When you hear that shares of Porcine Aviation (ticker: PGFLY) are down 2 1/2, that means they’re off $2.50 from where the stock ended at the previous close of trading. So if PGFLY closed at $55 per share yesterday and it’s trading around $52.50 right now, it’s down 2 1/2.

Mmm. Mmm. Not bad

Condense Campbell Soup Co.’s (NYSE: CPB) latest earnings report down to this: The “Mmm! Mmm! Good” company turned in another so-so quarter. “Volume and mix were flat,” the report stated. Campbell has reduced its total debt by $324 million during the past 12 months. Although current debt stands at nearly $3 billion, the company’s strong cash flow can easily cover its interest payments, 2.2 percent dividend and capital expenditures.

Optimists may smile at net sales up 4 percent. Earnings per share were better than analysts predicted. Pessimists will see sales slightly below the average analyst estimate. They also may note that the sales increase was due more to currency values and pricing than to increased sales volume.

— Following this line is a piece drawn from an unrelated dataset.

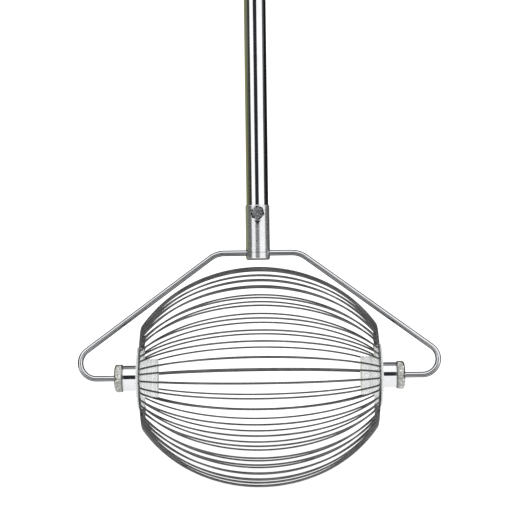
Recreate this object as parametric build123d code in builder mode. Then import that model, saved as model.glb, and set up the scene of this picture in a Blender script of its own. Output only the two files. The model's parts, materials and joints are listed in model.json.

Optimists see the stock up 18 percent over a one-year period. Pessimists see it below its 2000 high and roughly half its 1998 high.

During the past five years, Campbell’s per annum earnings shrank 1.2 percent.

Analysts expect 6 percent compounded annual growth over the next five years, lower than the food-processing industry’s 8.6 percent annual growth or the S&P 500’s 10 percent.

Those seeking higher growth rates within similar realms should look at Motley Fool Income Investor newsletter recommendation Heinz (NYSE: HNZ) and our pick of Fresh Del Monte Produce (NYSE: FDP), which analysts see growing annually by 8 percent and 9 percent, respectively.

Financial perspective

“I went shopping and saved $57.49!” Does the refrain sound familiar? Whether it’s a coffee maker, boxed CD set, or shoes marked down to $22.50 from $79.99, it’s easy to rationalize a purchase when the mind makes a sprightly leap from “spending” to “saving” mode. But no matter how fab that new footwear is, there’s $22.50 less in your wallet when you head for the store’s exit.

Economists across the nation have studied the mind-wallet connection. They’ve found that we’re not only irrational about money issues, we’re predictably irrational. Everything from the way an expenditure is calculated to what currency we use to make a purchase or how much we want to avoid a financial loss can cause us to disassociate with the actual dollars-and-cents decision and start treating our dough like it’s Monopoly money.

Public television stations, for example, have long relied on getting higher pledges by calculating the per-day amount of a donation (and the free mug, umbrella or canvas bag). After all, 41 cents a day is pocket change compared to $150 a year. Same amount, different context. It works like a charm.

Our irrational behavior also depends on how we pay for expenses. Casinos use chips because the perceived losses seem less daunting to gamblers. Those colored discs just don’t seem like real money. Similarly, people spend more when shopping overseas because they don’t rationally equate those pretty little foreign coins with American currency.

The damage to our bottom line plays out fairly predictably in the stock market, too, where investors make decisions based more on emotional attachments than rational analysis. Investors often hold on to poorly performing stocks because they don’t want to acknowledge a loss. On the other hand, many play it too safe because of an exaggerated perception of the stock market’s risk, putting too much money in bonds and too little into stocks.

When you strip out the intricacies of personal finances, you’re left with one simple fail-safe directive that will increase your net worth: Spend less money than you make and invest the difference.